My rating: 3 of 5 stars
The late Geza Vermes was a hugely respected New Testament scholar and this is his short take on the key to the Christian faith, the resurrection of Jesus.
Vermes surveys the evolving views on post-mortem existence in the Old Testament from a peaceful burial, to the shadows of Sheol and the developing idea of resurrection, final judgement and heaven. He clearly has a deep respect for the ‘healthy realism of the ancient Hebrews’ that the supreme goal was ‘to enjoy a God-fearing, long and happy life amid their families and expect at the end, having reached the fullness of years, to join peacefully their predecessors in the ancestral tomb’ (p16). My guess is, this was close to his own belief and advocates a deeply religious view of life that doesn’t seem to be too weighed down by notions of the afterlife (p26).
He examines the various views on eternal life around the time of Jesus and his view that the resurrection did not play a central role in the teaching of Jesus. He considers the reported miracles of the dead being raised and the significance, if any, of those events as reported in the Gospels. He considers the general reporting of the Gospel writers to be contradictory and not offering a consistent narrative or view on the resurrection. Yet Christianity appears to have offered something quite distinct from the prevailing views. It preached the sure hope of a bodily resurrection where a person’s spirit would be united with a new and imperishable body that could, through faith in God, receive eternal life.
The survey as a whole is wide-ranging, brief and worth-considering. Some of the questions Vermes raises are not easily dismissed, particularly around how the disciples could both understand and yet misunderstand Jesus’ apparently clear predictions of his resurrection and Matthew’s more spectacular reporting, with the dead wandering around Jerusalem but without any word as to what happened next.
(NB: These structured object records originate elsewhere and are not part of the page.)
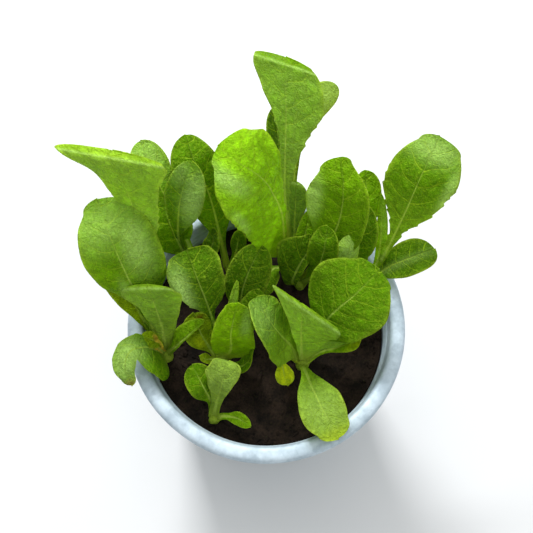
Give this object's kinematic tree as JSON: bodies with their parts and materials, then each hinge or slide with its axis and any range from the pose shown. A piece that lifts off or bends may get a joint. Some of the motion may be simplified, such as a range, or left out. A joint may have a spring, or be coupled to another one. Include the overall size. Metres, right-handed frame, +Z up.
{
  "type": "potted young lettuce",
  "caption": "Young romaine lettuce plants growing close together from dark potting mix in a round tapered galvanised steel pot with a rolled rim.",
  "frame": {"origin": "centre of the pot's flat underside, which stands on the ground", "axes": "+Z up the pot's axis; +Y towards the tallest leaf, the back of the picture's view; +X to the right of that view"},
  "size_m": [0.2002, 0.1959, 0.2164],
  "materials": {
    "galvanised_steel": "dull galvanised, satin",
    "potting_mix": "crumbly, matt",
    "lettuce_leaf": "thin living leaf, satin, light shines through"
  },
  "bodies": {
    "root": {"pot": "galvanised_steel", "soil": "potting_mix", "lettuce_back": "lettuce_leaf", "lettuce_back_left": "lettuce_leaf", "lettuce_far_left": "lettuce_leaf", "lettuce_left": "lettuce_leaf", "lettuce_middle": "lettuce_leaf", "lettuce_right_of_middle": "lettuce_leaf", "lettuce_right": "lettuce_leaf", "lettuce_front": "lettuce_leaf", "seedling_front_left": "lettuce_leaf"}
  },
  "joints": []
}
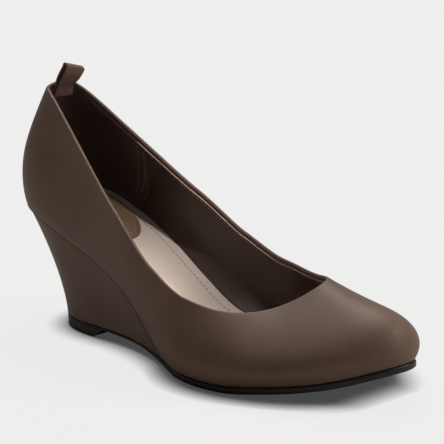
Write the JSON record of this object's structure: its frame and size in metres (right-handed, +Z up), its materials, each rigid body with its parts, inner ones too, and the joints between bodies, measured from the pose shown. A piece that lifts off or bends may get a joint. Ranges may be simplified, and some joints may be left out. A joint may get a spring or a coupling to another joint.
{
  "type": "wedge pump",
  "caption": "Slip-on women's shoe with a low-cut rounded vamp, a covered wedge heel, a thin outsole and a heel pull loop.",
  "frame": {"origin": "middle of the shoe's footprint box, on the floor", "axes": "+X from the heel to the toe, +Y to the inner side of the foot, +Z up"},
  "size_m": [0.2402, 0.0928, 0.1234],
  "materials": {
    "upper_leather": "smooth semi-matte taupe leather, dark brown lining",
    "wedge_leather": "the upper's leather, wrapped over the wedge",
    "outsole_rubber": "black, slightly glossy edge",
    "top_piece_rubber": "black, matte",
    "insole_sock": "matte pinkish beige",
    "heel_pad_leather": "brown, stitched near its edge",
    "loop_leather": "folded taupe leather tape"
  },
  "bodies": {
    "root": {"upper": "upper_leather", "wedge": "wedge_leather", "outsole": "outsole_rubber", "top_piece": "top_piece_rubber", "insole": "insole_sock", "heel_pad": "heel_pad_leather", "pull_loop": "loop_leather"}
  },
  "joints": []
}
He considers the appearances to be of no historical value and unable to withstand scrutiny but he does consider the empty tomb to be a genuine fact. Therefore, for me, as a Christian, the most fascinating part of his review was the final chapter. What did he think happened?
Vermes considers 8 possibilities. Well, when I say considers he actually dismisses two out of hand. He rejects both the idea that the resurrection was a pure invention and that it actually happened. Then he considers six alternatives (that the body of Jesus was moved by someone, stolen by the disciples, the empty tomb was a different tomb, Jesus didn’t actually die, Jesus went to Kashmir or Rome, and that the resurrection was a spiritual, not physical thing) and rejects all of them. Interesting!
His solution is ‘resurrection in the hearts of men’. “The conviction in the spiritual presence of the living Jesus accounts for the resurgence of the Jesus movement after the crucifixion” (p152). Essentially, because the disciples found they could still perform miracles, that was evidence they needed that Jesus had risen from the dead. But he doesn’t seem to account for the empty tomb at all.
I think Vermes prefers the idea of a spiritual resurrection but that fails to account for why the early church insisted on an empty tomb. They could just as easily have preached that the spirit of Christ appeared to them and been ok with the idea of the body still being in the tomb. That would have been novel but acceptable and certainly not nearly as novel as the idea that Jesus was physically resurrected and ascended to heaven.
They didn’t do that and although their accounts seem contradictory to Vermes they all agree on three basic facts: Jesus was crucified, there was an empty tomb, his followers claimed to have seen him. Vermes agrees with all three claims but doesn’t satisfactorily account for claim 2 & 3.
If you want a scholarly overview of the New Testament material from a non-Christian but non-cynical view then this is probably as good as you’ll get. Vermes knows his stuff, takes it seriously, deals with faith respectfully and rejects the more polemical approaches even if he himself was never convinced by the churches own interpretation.